## Task inputs:
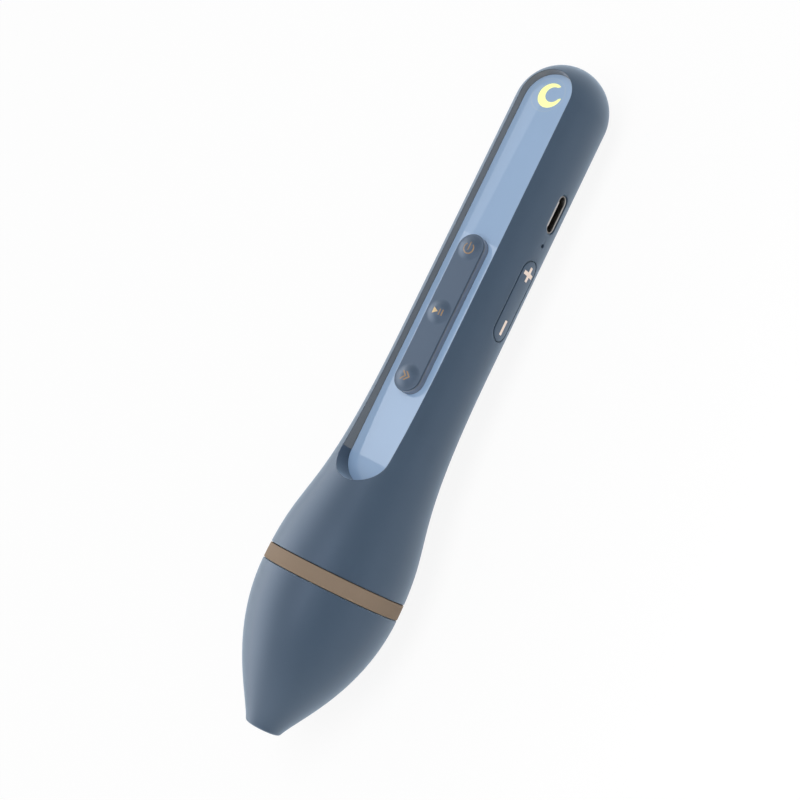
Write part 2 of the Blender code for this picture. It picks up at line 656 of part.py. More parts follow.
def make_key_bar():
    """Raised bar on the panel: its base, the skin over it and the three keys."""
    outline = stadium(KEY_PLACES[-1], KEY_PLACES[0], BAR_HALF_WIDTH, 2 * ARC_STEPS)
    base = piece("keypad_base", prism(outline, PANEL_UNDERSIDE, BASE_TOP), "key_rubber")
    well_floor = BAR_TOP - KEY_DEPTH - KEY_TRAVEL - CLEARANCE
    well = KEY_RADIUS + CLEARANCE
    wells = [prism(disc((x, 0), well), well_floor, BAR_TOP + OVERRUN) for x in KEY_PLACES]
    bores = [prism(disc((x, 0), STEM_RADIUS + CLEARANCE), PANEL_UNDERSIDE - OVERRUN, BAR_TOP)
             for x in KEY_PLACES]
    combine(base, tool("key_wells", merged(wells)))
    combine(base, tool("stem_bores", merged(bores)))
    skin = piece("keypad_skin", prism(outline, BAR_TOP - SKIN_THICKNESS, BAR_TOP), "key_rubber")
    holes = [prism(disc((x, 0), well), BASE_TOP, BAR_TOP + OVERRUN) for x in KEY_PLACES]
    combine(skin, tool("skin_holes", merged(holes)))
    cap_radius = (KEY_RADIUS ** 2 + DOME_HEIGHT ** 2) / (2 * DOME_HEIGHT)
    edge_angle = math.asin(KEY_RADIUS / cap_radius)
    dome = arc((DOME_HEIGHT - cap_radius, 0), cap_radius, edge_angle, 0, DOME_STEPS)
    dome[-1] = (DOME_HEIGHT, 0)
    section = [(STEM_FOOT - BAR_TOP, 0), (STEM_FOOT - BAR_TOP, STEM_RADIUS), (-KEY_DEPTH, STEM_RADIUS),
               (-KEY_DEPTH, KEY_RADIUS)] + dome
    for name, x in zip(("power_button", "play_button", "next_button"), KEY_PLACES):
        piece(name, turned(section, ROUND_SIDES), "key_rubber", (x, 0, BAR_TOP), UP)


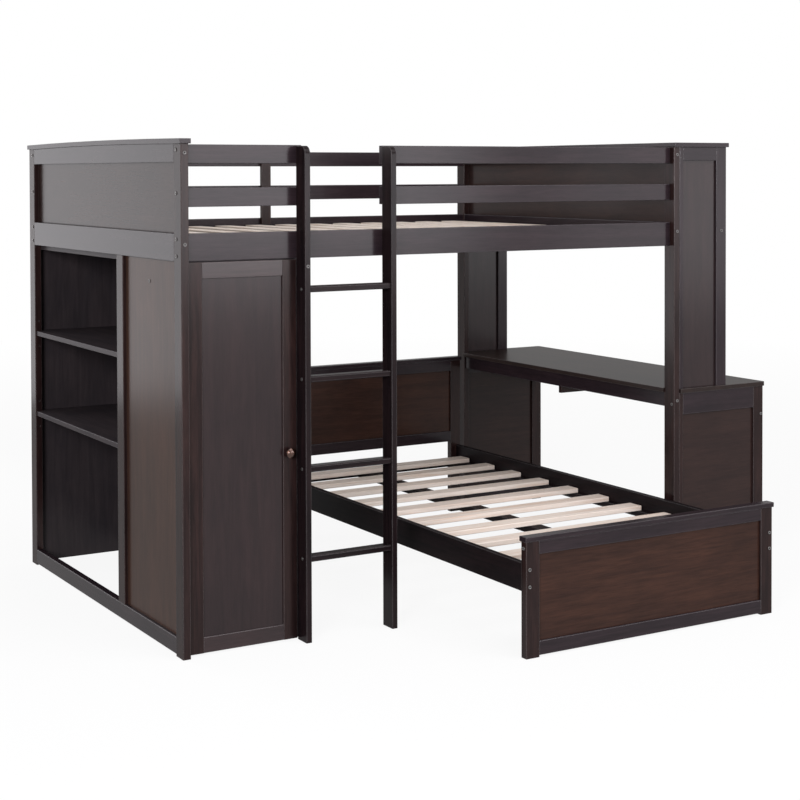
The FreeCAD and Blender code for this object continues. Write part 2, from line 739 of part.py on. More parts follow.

## What the exercise asks:
Each line of the listing should be copied exactly.

## Finished task:
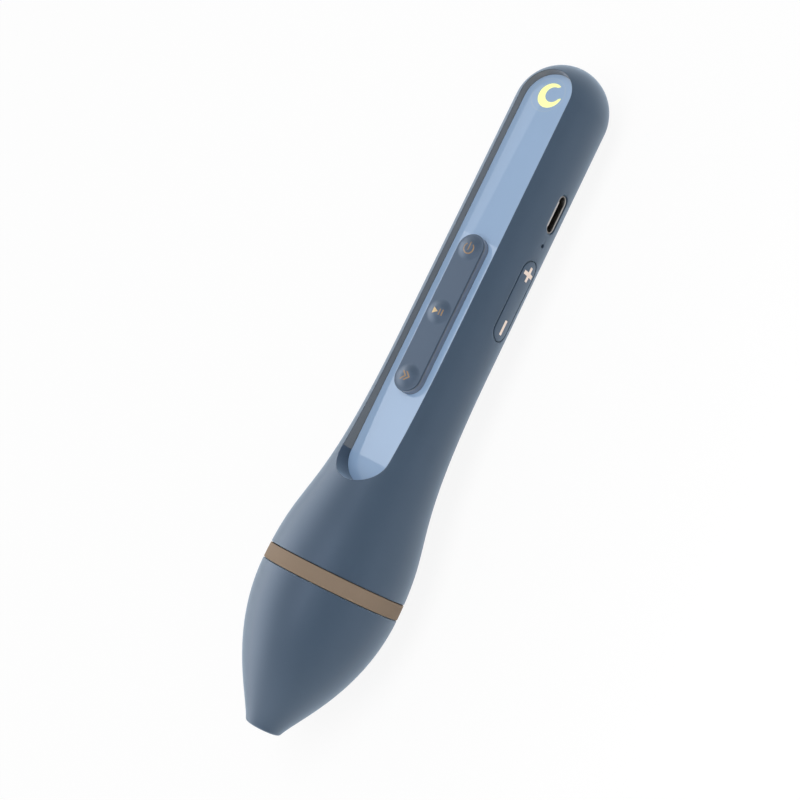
Write part 2 of the Blender code for this picture. It picks up at line 656 of part.py. More parts follow.
def make_key_bar():
    """Raised bar on the panel: its base, the skin over it and the three keys."""
    outline = stadium(KEY_PLACES[-1], KEY_PLACES[0], BAR_HALF_WIDTH, 2 * ARC_STEPS)
    base = piece("keypad_base", prism(outline, PANEL_UNDERSIDE, BASE_TOP), "key_rubber")
    well_floor = BAR_TOP - KEY_DEPTH - KEY_TRAVEL - CLEARANCE
    well = KEY_RADIUS + CLEARANCE
    wells = [prism(disc((x, 0), well), well_floor, BAR_TOP + OVERRUN) for x in KEY_PLACES]
    bores = [prism(disc((x, 0), STEM_RADIUS + CLEARANCE), PANEL_UNDERSIDE - OVERRUN, BAR_TOP)
             for x in KEY_PLACES]
    combine(base, tool("key_wells", merged(wells)))
    combine(base, tool("stem_bores", merged(bores)))
    skin = piece("keypad_skin", prism(outline, BAR_TOP - SKIN_THICKNESS, BAR_TOP), "key_rubber")
    holes = [prism(disc((x, 0), well), BASE_TOP, BAR_TOP + OVERRUN) for x in KEY_PLACES]
    combine(skin, tool("skin_holes", merged(holes)))
    cap_radius = (KEY_RADIUS ** 2 + DOME_HEIGHT ** 2) / (2 * DOME_HEIGHT)
    edge_angle = math.asin(KEY_RADIUS / cap_radius)
    dome = arc((DOME_HEIGHT - cap_radius, 0), cap_radius, edge_angle, 0, DOME_STEPS)
    dome[-1] = (DOME_HEIGHT, 0)
    section = [(STEM_FOOT - BAR_TOP, 0), (STEM_FOOT - BAR_TOP, STEM_RADIUS), (-KEY_DEPTH, STEM_RADIUS),
               (-KEY_DEPTH, KEY_RADIUS)] + dome
    for name, x in zip(("power_button", "play_button", "next_button"), KEY_PLACES):
        piece(name, turned(section, ROUND_SIDES), "key_rubber", (x, 0, BAR_TOP), UP)


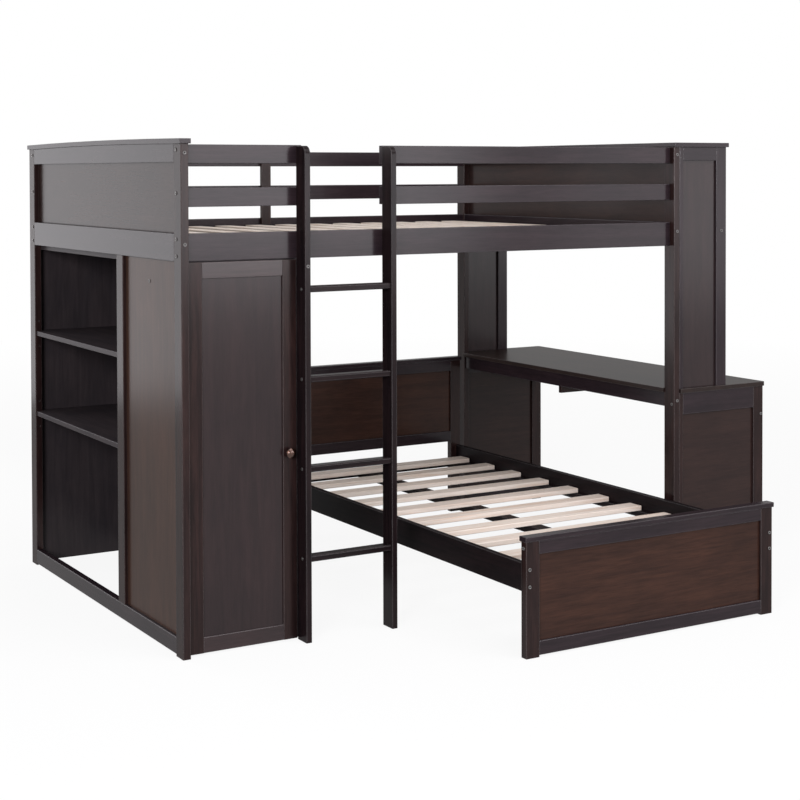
The FreeCAD and Blender code for this object continues. Write part 2, from line 739 of part.py on. More parts follow.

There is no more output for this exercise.